RBI Regulation of Investment Companies: Futile, counter-productive and counter-intuitive

Vinod Kothari | finserv@vinodkothari.com

The RBI has launched a major base-layer study of “base-layer NBFCs”, whereby audit firms will be surveying these NBFCs. Apparently, the audit firms will visit their offices to see if there is a physical office (which means a name plate outside the office), whether that physical office houses other offices too (an anachronistic objective in the age of co-working spaces), track the directors and the beneficial owners of such companies. The RBI’s definition of “beneficial owners” is remarkably different from the very same concept under section 90 of the Companies Act, which, after huge rounds of discussion, settled on certain rules for determination of such beneficial owners, and given the fact that the Companies Act is already tracking beneficial owners, it is interesting to note that the RBI would do its own enquiry into such beneficial owners.

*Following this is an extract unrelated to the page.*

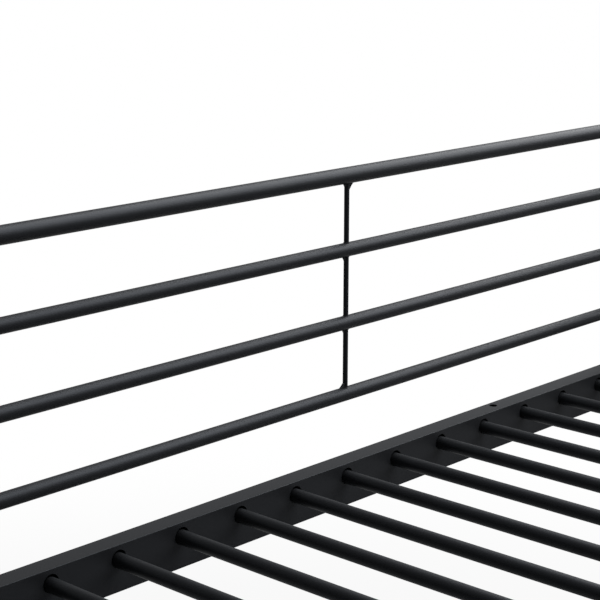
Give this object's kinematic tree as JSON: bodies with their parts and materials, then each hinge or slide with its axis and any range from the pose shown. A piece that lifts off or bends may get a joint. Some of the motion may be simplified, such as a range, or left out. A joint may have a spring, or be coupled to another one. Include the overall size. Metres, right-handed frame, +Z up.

Understandably, this massive exercise, with a budget of Rs. 2.36 crores, has been launched to do a reality check on the 9471 entities forming part of the so-called “Base layer”, which, by the regulators’ own determination, are entities which do not matter much for the financial system. Once again, out of these base layer entities, approximately 97% of the entities qualify as “investment and credit companies”.

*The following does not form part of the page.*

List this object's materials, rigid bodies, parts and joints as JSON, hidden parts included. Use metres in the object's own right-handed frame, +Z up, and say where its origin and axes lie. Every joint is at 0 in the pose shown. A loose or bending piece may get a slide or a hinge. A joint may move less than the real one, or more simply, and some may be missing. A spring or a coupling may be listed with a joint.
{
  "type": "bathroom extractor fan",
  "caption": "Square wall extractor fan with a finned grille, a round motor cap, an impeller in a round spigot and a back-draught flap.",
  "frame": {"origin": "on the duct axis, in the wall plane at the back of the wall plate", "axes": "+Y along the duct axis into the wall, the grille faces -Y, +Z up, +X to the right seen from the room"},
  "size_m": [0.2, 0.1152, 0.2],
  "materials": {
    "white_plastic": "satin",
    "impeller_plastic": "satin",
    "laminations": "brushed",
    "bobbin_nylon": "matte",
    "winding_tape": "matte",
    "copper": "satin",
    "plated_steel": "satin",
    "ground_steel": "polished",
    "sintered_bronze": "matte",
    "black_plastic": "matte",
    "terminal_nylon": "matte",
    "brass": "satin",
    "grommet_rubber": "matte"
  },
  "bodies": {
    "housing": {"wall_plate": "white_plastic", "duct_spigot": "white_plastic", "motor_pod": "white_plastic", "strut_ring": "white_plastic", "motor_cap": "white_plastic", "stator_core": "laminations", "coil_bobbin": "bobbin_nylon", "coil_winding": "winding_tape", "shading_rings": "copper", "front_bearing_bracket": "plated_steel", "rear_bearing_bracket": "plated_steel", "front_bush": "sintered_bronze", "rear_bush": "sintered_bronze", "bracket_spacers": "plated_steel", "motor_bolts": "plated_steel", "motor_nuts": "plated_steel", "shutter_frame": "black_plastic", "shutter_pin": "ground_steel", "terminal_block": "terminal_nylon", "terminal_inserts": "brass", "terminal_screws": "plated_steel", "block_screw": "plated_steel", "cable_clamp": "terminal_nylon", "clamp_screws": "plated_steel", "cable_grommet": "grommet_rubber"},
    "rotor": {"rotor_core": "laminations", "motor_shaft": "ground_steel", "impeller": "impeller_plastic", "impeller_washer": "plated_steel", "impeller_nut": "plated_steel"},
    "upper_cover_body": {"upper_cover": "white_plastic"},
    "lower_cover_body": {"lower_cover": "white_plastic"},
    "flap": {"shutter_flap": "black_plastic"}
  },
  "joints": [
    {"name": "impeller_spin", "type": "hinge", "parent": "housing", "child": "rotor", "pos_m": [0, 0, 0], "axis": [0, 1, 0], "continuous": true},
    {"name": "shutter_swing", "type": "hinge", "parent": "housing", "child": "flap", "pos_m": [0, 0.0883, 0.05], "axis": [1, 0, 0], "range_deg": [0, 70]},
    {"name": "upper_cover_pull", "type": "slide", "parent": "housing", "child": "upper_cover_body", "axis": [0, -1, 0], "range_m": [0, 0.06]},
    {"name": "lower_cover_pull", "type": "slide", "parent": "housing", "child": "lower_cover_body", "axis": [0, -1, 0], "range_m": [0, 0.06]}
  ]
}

Investment and credit: A merger of unequals

Credit companies or so-called loan companies are those that extend loans. Investment companies, on the other hand, are those that make investments in stocks and securities. These categories used to be different before the RBI notification dated 22nd February 2019[1]  when they were merged into a common functional category.

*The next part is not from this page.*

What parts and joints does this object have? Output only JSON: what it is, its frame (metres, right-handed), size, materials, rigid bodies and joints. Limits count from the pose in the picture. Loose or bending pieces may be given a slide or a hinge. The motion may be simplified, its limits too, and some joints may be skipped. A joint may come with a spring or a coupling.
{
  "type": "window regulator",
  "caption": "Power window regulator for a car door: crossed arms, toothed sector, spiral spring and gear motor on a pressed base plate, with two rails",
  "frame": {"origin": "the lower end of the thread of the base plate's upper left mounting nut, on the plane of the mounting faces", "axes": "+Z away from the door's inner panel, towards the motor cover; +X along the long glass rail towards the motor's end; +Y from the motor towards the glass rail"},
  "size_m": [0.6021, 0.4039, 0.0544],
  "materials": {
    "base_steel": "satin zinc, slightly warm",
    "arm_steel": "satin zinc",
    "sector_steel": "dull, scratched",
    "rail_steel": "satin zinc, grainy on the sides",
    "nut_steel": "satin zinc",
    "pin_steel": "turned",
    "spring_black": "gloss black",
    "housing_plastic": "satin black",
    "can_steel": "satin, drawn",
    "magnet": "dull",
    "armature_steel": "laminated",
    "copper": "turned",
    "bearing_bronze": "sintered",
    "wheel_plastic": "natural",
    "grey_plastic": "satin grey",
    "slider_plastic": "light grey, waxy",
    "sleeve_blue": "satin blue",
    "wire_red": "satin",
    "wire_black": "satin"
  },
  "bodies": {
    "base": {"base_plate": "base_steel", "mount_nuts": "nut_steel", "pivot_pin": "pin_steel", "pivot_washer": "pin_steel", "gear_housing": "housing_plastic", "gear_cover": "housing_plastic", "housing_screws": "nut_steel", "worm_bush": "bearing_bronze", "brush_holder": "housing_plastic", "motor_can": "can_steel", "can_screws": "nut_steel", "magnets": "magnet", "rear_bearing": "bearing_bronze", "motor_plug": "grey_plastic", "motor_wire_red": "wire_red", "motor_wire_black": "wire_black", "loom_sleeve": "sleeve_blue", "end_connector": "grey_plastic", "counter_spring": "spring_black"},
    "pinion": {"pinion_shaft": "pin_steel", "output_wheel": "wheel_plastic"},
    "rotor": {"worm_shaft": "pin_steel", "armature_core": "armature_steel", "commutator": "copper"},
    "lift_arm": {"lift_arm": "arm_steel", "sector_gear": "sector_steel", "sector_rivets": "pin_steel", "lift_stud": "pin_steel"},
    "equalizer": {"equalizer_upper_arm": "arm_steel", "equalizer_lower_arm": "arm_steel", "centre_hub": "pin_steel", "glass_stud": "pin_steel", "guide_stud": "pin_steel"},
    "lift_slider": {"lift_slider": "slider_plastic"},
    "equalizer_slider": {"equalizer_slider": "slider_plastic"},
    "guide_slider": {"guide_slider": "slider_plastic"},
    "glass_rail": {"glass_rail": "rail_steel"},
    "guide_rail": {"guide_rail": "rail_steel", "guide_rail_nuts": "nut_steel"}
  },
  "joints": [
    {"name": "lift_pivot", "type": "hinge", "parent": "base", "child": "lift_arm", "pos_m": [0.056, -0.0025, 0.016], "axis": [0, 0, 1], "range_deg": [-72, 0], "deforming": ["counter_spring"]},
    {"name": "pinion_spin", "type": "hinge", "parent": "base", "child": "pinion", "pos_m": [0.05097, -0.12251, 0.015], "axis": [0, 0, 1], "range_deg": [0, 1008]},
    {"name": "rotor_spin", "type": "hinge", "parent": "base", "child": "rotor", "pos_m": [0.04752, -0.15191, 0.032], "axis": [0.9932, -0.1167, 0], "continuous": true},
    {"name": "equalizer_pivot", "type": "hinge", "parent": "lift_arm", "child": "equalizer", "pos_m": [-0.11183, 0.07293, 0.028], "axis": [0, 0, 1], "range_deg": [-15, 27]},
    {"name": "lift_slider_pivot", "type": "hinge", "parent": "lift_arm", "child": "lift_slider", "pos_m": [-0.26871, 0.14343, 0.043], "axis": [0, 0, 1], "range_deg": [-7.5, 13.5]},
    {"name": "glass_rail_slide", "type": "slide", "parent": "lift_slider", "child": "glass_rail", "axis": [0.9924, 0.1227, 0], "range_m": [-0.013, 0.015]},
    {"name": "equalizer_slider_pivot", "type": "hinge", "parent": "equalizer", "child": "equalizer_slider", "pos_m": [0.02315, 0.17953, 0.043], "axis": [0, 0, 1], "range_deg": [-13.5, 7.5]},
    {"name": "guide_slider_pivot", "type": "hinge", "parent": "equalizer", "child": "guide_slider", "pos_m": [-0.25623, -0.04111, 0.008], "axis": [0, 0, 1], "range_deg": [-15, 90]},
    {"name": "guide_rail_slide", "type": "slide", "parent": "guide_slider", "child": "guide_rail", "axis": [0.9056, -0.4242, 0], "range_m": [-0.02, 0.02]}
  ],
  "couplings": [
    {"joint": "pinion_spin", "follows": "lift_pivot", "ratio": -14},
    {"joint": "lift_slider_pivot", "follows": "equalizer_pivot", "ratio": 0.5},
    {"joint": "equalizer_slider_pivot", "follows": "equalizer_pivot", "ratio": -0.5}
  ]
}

Essentially, painting an investment company and a credit-granting company with the same brush is fundamentally wrong. Investment companies invest in the capital markets, just like individuals, family offices or non-financial companies do. The investment may be in the stocks of listed or unlisted companies, which are entities duly operating and issuing traded or unlisted stocks to investors as per the applicable law to them, or the investees are investment vehicles (such as mutual funds), which, in turn, are a part of the capital market.

Investment into capital markets, admittedly, is not the domain of the RBI: there is a separate regulator for the same. What type of investor should invest in what type of securities, and with what precautions, is taken care of by SEBI. RBI may justifiably regulate the liability side of investment vehicles, but do note that the RBI has not permitted a single NBFC  to accept or hold public deposits over the last 25 years or so. Therefore, even if an investment company chooses to leverage its balance sheet, it would have little choice except to depend on borrowings from regulated entities, which, in turn, are RBI regulated entities. If the RBI had any concerns about a lender lending for the purpose of making investment in capital markets, the right place to put checks in place is the lender who gives such loans, and not the borrower taking such loans. And nay, such regulations are already in place – there are rules on loans against shares, disclosure requirements for capital market exposure, concentration on exposures, etc.

The completely un-understandable implication of the regulation that treats investment activity also as  a financial activity is that an entity, with no access to public funds in any manner, investing into capital markets, is regarded as an NBFC. The following is not an exaggeration, and is an ironic reality faced by many: A business entity has accumulated, say Rs 100 crores of wealth over time, and now wants to invest it into a diversified portfolio of stocks, shares or funds. First thing, because the major income and major investment in assets is what is regarded, by definition of the RBI Act, as “financial income” and “financial assets”, this company becomes an NBFC. Before this company, therefore, “starts” its business (read, makes these investments), it must take registration with the RBI as an NBFC.

And, registration, as one knows, is not like a prayer easily answered.  Because the RBI treats investment and credit companies alike, one is likely to get responses, completely counterintuitive to the fundamentals of an investment company. . For example, the standard response may be: your board or management does not have a person with retail lending experience. You would possibly revert: why do I need such an experience, because I am not going to lend the money out at all, let alone to retail borrowers. The applicant will also be in pains to answer concerns as to  “fit and proper” qualification of the directors, whereas, all you are trying to do is to invest your own money into what you think is a good investment. Come to think of it: which rationale justifies that a company investing its own net worth, with no public stake and no external funding of any sort, should be precluded from doing it because it does not have an NBFC license? Does a family office, or an individual, or any other unincorporated, or incorporated non-financial entity, need such a registration? And if I don’t have such registration or the registration request is not granted (the chances of which are very very high), I am told that I should keep my money invested in bank fixed deposits or liquid mutual funds. Once again, is there any rationale as to why someone with his own money does not have the right to invest, in legal modes of investment, based on his judicial choice? Such a prescription, in an age of ease of doing business, seems a restraint on doing business.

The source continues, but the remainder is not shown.